Only in this way can the new knowledge, attitudes and skills be applied to satisfy basic learning needs, such as the skills and abilities to work, to take care of health and to democratically participate in society as a whole. Educational policy cannot be seen as responding to narrow, preconceived needs with predetermined outcomes; they themselves generate needs and demands, stimulating (or paralyzing) the desire to learn and the hope for personal and social development.

2. An urban popular economy must be promoted, given the insufficiency of the capitalist sector and the public sector to provide opportunities for all. The growth of the urban economy will not only provide fresh resources to maintain the educational system, but will maintain and strengthen the perceived value of acquiring an education. It is doubtful that private enterprise, national or foreign, will find it profitable to invest in a permanent education of their labour force. Therefore, state intervention in this field is critical until a new productive culture is well-established.

3. ‘Human capital’ must not be treated as an ‘input’ whose cost should be minimized for the sake of greater efficiency. Humans – including teachers - must be valued for their own sake. Teachers are instruments of the historical memory of the popular sector, administrators of social programmes, grassroots organizers and researchers. In brief, in Latin America they are key agents of community development. Yet the World Bank would eliminate many of these skilled professionals in order to achieve ‘education for all’.

4. Greater consideration must be given to higher education and its interrelationship with basic education. To obtain a basic education programme for all that is externally efficient, we need not only literate people, but also private entrepreneurs to hire them, engineers to build the society, social workers to heal the wounds of poverty, plus researchers, administrators and intellectuals. All of them must be qualified and inclined to work with and for a strong popular economy.

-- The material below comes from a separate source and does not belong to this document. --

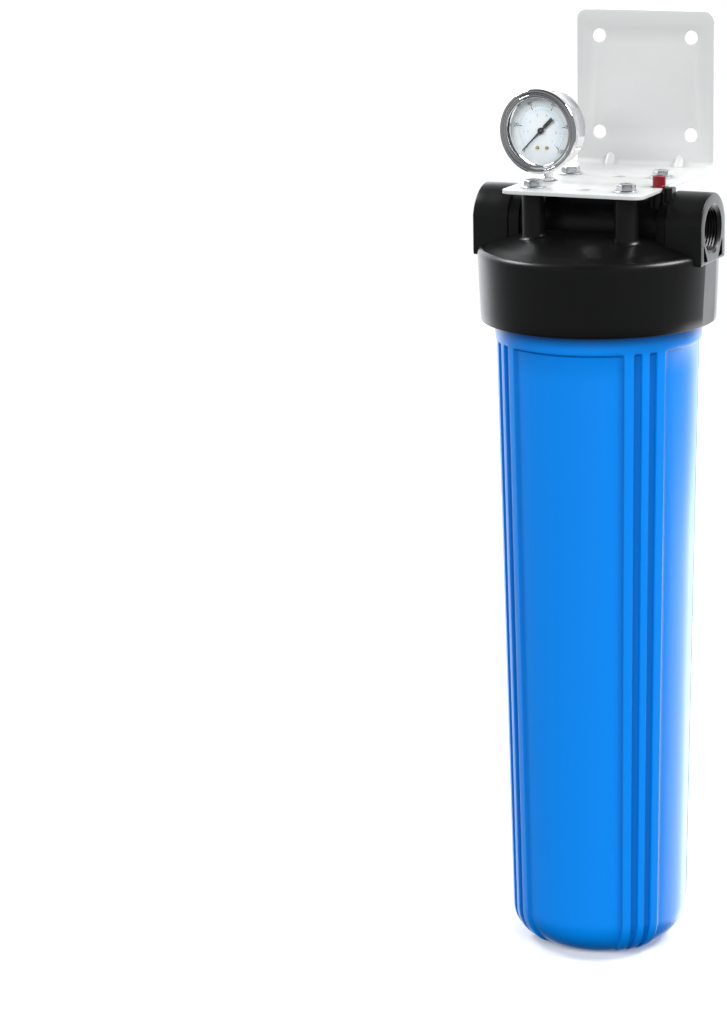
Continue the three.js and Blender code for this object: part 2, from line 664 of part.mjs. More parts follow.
function sectorGear() {
  const rim = toothPoints(gears.sectorTeeth, -2, 8);
  const fan = polygon([...rim, [-1.6, 2], [1.6, 2]]);
  const tail = polygon([[-1.6, 1.5], [-6.2, 1.2], [-6.2, -1.2], [-1.6, -1.5]]);
  const plateShape = join(upright(fan, -3, -1.4), upright(tail, -3, -1.4), rodY(2.6, -3.4, -1, 16));
  return join(plateShape, rodY(gears.arbor, -5.9, 2.1, 12), rodY(0.5, -3.2, -0.4, 8).translate(-5.2, 0, 0))
    .translate(0, 0, -centreDistance());
}

// A flat link with an eye round the sector's pin, reaching towards the tube's tip.
function gaugeLink() {
  const shape = polygon([
    ...arc(0, 0, 1.3, -90, 90, 5), ...arc(-9.5, 10.4, 1.1, 90, 270, 5),
  ]);
  const link = cut(upright(shape, -1.1, -0.6), rodY(0.75, -3, 2, 10));
  return link.translate(-5.2, 0, -centreDistance());
}

function hairspring() {
  const perTurn = 14;
  const points = [];
  for (const [side, order] of [[1, 1], [-1, -1]]) {
    const edge = [];
    for (let i = 0; i <= 2 * perTurn; i += 1) {
      const angle = (TURN * i) / perTurn;
      const radius = 1.9 + 0.7 * (i / perTurn) + side * 0.09;
      edge.push([radius * Math.cos(angle), radius * Math.sin(angle)]);
    }
    points.push(...(order > 0 ? edge : edge.reverse()));
  }
  return upright(polygon(points), -0.2, 0.6);
}

// The pointer at zero: thin tip down to the left, wide tail up to the right.
function gaugePointer() {
  const { pointerFront, pointerThickness, tip, tail } = gauge;
  const blade = polygon([
    [-0.3, tip], [-0.9, 2], [-0.8, -3], [-1.5, -4.5], [-1.5, -tail], [1.5, -tail], [1.5, -4.5],
    [0.8, -3], [0.9, 2], [0.3, tip],
  ]);
  const hub = rodY(2.3, pointerFront, pointerFront + pointerThickness + 0.6, 20);
  const arm = upright(blade, pointerFront + 0.2, pointerFront + pointerThickness);
  const bore = rodY(gears.arbor + 0.25, pointerFront - 1, pointerFront + 3, 12);
  return cut(join(arm, hub), bore).rotateY(rad(-135));
}

// ---- Cartridge ----------------------------------------------------------------------------

function endCap(bottom, up) {
  const { capRadius, capThickness, capRim, hole } = cartridge;
  const [face, back, edge] = [bottom, bottom + up * capThickness, bottom + up * capRim];
  return turned([
    [hole, face], [capRadius, face], [capRadius, edge], [capRadius - 2, edge],
    [capRadius - 2, back], [hole, back],
  ], 24);
}

function pleatedMedia(bottom, top) {
  const { pleats, pleatOuter, pleatInner } = cartridge;
  const fold = [[-0.09, pleatOuter], [0.09, pleatOuter], [0.4, pleatInner], [0.6, pleatInner]];
  const outline = [];
  for (let pleat = 0; pleat < pleats; pleat += 1) {
    for (const [share, radius] of fold) {
      const angle = (TURN * (pleat + share)) / pleats;
      outline.push([radius * Math.cos(angle), radius * Math.sin(angle)]);
    }
  }
  const media = polygon(outline);
  media.holes.push(roundHole(0, 0, pleatInner - 1.5, pleats / 2));
  return raised(media, bottom, top);
}

// A tube with rows of windows, each row turned against the last.
function cartridgeCore(bottom, top) {
  const { coreRadius, coreBore } = cartridge;
  const rows = 4;
  const windows = [];
  for (let row = 0; row < rows; row += 1) {
    const z = bottom + ((row + 0.5) * (top - bottom)) / rows;
    for (let side = 0; side < 2; side += 1) {
      const slot = block(-30, 30, -6, 6, z - 45, z + 45);
      windows.push(slot.rotateZ((Math.PI / 2) * side + (row % 2) * (Math.PI / 4)));
    }
  }
  return cut(ring(coreRadius, coreBore, bottom, top, 16), ...windows);
}

// ---- Assembly -----------------------------------------------------------------------------

const finishes = {
  blackPlastic: { color: 0x1c1c1e, roughness: 0.42, metalness: 0 },
  bluePlastic: { color: 0x1470d6, roughness: 0.38, metalness: 0 },
  paint: { color: 0xe4e6e5, roughness: 0.45, metalness: 0 },
  zinc: { color: 0xc8cbcc, roughness: 0.3, metalness: 1 },
  steel: { color: 0xd6d8d9, roughness: 0.14, metalness: 1 },
  brass: { color: 0xc9a55a, roughness: 0.35, metalness: 1 },
  redPlastic: { color: 0xa01422, roughness: 0.4, metalness: 0 },
  rubber: { color: 0x161616, roughness: 0.8, metalness: 0 },
  acrylic: { color: 0xf2f6f8, roughness: 0.05, metalness: 0 },
  dial: { color: 0xf4f5f2, roughness: 0.6, metalness: 0 },
  pointer: { color: 0x0c0c0c, roughness: 0.5, metalness: 0 },
  media: { color: 0xeef0ee, roughness: 0.9, metalness: 0 },
  whitePlastic: { color: 0xe8e9e6, roughness: 0.5, metalness: 0 },
};

function piece(name, geometry, finish) {
  const flat = toGeometry(toSolid(geometry)).toNonIndexed();
  flat.computeVertexNormals();
  const mesh = new THREE.Mesh(flat, new THREE.MeshStandardMaterial(finishes[finish]));
  mesh.name = name;
  return mesh;
}

function bracketGroup() {
  const group = new THREE.Group();
  group.add(piece("mounting_bracket", mountingBracket(), "paint"));
  cornerBosses().forEach(([x, y], i) => {
    const screw = piece(`bracket_bolt_${i + 1}`, bracketBolt(), "zinc");
    const disc = piece(`bracket_washer_${i + 1}`, bracketWasher(), "zinc");
    for (const part of [screw, disc]) part.position.set(x, y, 0);
    group.add(screw, disc);
  });
  return group;
}

function reliefGroup() {
  const group = new THREE.Group();
  group.position.set(relief.x, relief.y, 0);
  const spring = coilSpring(3.7, 0.45, relief.counterboreBottom + GAP, relief.capBottom - GAP, 3);
  group.add(
    piece("relief_button", reliefButton(), "redPlastic"), piece("relief_o_ring", reliefSeal(), "rubber"),
    piece("relief_retainer", reliefRetainer(), "steel"), piece("relief_spring", spring, "steel"),
  );
  return group;
}

function gaugeGroup() {
  const group = new THREE.Group();
  group.position.set(gauge.x, 0, gauge.height);
  group.rotation.z = rad(gauge.turn);
  group.add(
    piece("gauge_socket", gaugeSocket(), "brass"), piece("gauge_case", gaugeCase(), "steel"),
    piece("gauge_bezel", gaugeBezel(), "steel"), piece("gauge_window", gaugeWindow(), "acrylic"),
    piece("gauge_window_gasket", windowGasket(), "rubber"), piece("gauge_dial", gaugeDial(), "dial"),
    piece("gauge_dial_screw_1", dialScrew(-1), "brass"), piece("gauge_dial_screw_2", dialScrew(1), "brass"),
    piece("gauge_fill_plug", fillPlug(), "rubber"), piece("gauge_bourdon_tube", bourdonTube(), "brass"),
    piece("gauge_movement_frame", movementFrame(), "brass"),
    piece("gauge_hairspring", hairspring(), "steel"),
    piece("gauge_pointer", gaugePointer(), "pointer"), piece("gauge_pinion", gaugePinion(), "brass"),
    piece("gauge_sector_gear", sectorGear(), "brass"), piece("gauge_link", gaugeLink(), "brass"),
  );
  return group;
}

function cartridgeGroup() {
  const { bottom, length, gasketThickness, gasketRadius, gasketBore, capThickness } = cartridge;
  const top = bottom + length;
  const capLow = bottom + gasketThickness + 0.2;
  const capHigh = top - gasketThickness - 0.2;
  const inside = [capLow + capThickness + GAP, capHigh - capThickness - GAP];
  const gasket = (low) => ring(gasketRadius, gasketBore, low, low + gasketThickness, 24);
  const group = new THREE.Group();
  group.add(
    piece("cartridge_bottom_gasket", gasket(bottom), "rubber"),
    piece("cartridge_top_gasket", gasket(top - gasketThickness), "rubber"),
    piece("cartridge_bottom_cap", endCap(capLow, 1), "whitePlastic"),
    piece("cartridge_top_cap", endCap(capHigh, -1), "whitePlastic"),
    piece("cartridge_media", pleatedMedia(...inside), "media"),
    piece("cartridge_core", cartridgeCore(...inside), "whitePlastic"),
  );
  return group;
}

const housing = new THREE.Group();
housing.add(
  piece("head_cap", headCap(), "blackPlastic"), piece("sump_bowl", sumpBowl(), "bluePlastic"),
  piece("sump_o_ring", faceSeal(), "rubber"),
  bracketGroup(), reliefGroup(), gaugeGroup(), cartridgeGroup(),
);

export default housing;
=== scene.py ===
"""A cartridge filter housing: moulded head, ribbed sump, folded bracket, gauge and relief button."""
import json
import math

import bmesh
import bpy
from mathutils import Matrix, Vector


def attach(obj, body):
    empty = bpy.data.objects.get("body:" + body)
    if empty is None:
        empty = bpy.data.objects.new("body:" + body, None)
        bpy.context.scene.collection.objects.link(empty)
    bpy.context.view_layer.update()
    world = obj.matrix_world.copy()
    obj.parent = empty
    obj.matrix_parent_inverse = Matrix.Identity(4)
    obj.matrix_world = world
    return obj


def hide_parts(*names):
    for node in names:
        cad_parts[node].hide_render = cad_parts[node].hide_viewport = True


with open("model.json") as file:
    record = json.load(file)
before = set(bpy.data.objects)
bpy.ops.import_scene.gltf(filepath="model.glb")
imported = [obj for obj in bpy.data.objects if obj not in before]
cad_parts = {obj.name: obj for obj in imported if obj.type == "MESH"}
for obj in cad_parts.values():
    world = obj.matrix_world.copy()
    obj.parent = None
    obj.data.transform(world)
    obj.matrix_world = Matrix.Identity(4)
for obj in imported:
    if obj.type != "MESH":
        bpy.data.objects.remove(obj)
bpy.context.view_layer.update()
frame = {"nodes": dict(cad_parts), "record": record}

MM = 0.001
TURN = 2 * math.pi

# ---- Sizes, in millimetres, all in the part's frame ----

HALF_TURN, GROUP_APART = -88.5, 46.9  # degrees: the middle of a mould half, and its rib groups
RIB_MIDDLE, GROOVE_END, RIB_OUTER, COVE = 2.45, 6.9, 12.3, 4.0  # degrees from a group's middle
RIB_ROUND = 0.45  # half the width of a rib's rounded edge, in degrees
RIB_DEPTH, RIBS_TOP = 2.3, 488.0
SUMP_FOOT, SUMP_CORNER, SUMP_WALL = 71.0, 31.0, 7.3
SUMP_COLLAR, COLLAR_LOW, COLLAR_TOP = 79.8, 491.5, 504.4
SUMP_NECK, NECK_BORE, SUMP_RIM = 77.0, 71.5, 546.0
THREAD_PITCH, THREAD_LOW, THREAD_HIGH = 6.0, 517.0, 535.0
THREAD_TURNS, THREAD_ROOT, THREAD_CREST = 2.5, 3.0, 1.4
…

5. Programme design must be oriented towards the community as a basic unit. If one returns to the initial aim of a basic education for all (instead of a primary education for the poor), one will achieve a bottom-up, development-from-the-community approach. This requires a democratic nation state to enable, foster and support the work at the local level. This means working with and for the local communities rather than focusing on isolated segments of them (i.e. the poorest, school-age girls). In this context, attempts merely to alleviate extreme poverty by providing goods and services to the most disadvantaged individuals and/or families can only be sustained by a continuous injection of external resources that are now in short supply. This, in turn, reinforces economic political dependence of the beneficiary groups. Instead, by designing education and other social programmes at a community level, one develops a creative mix of various levels of knowledge and abilities of the population.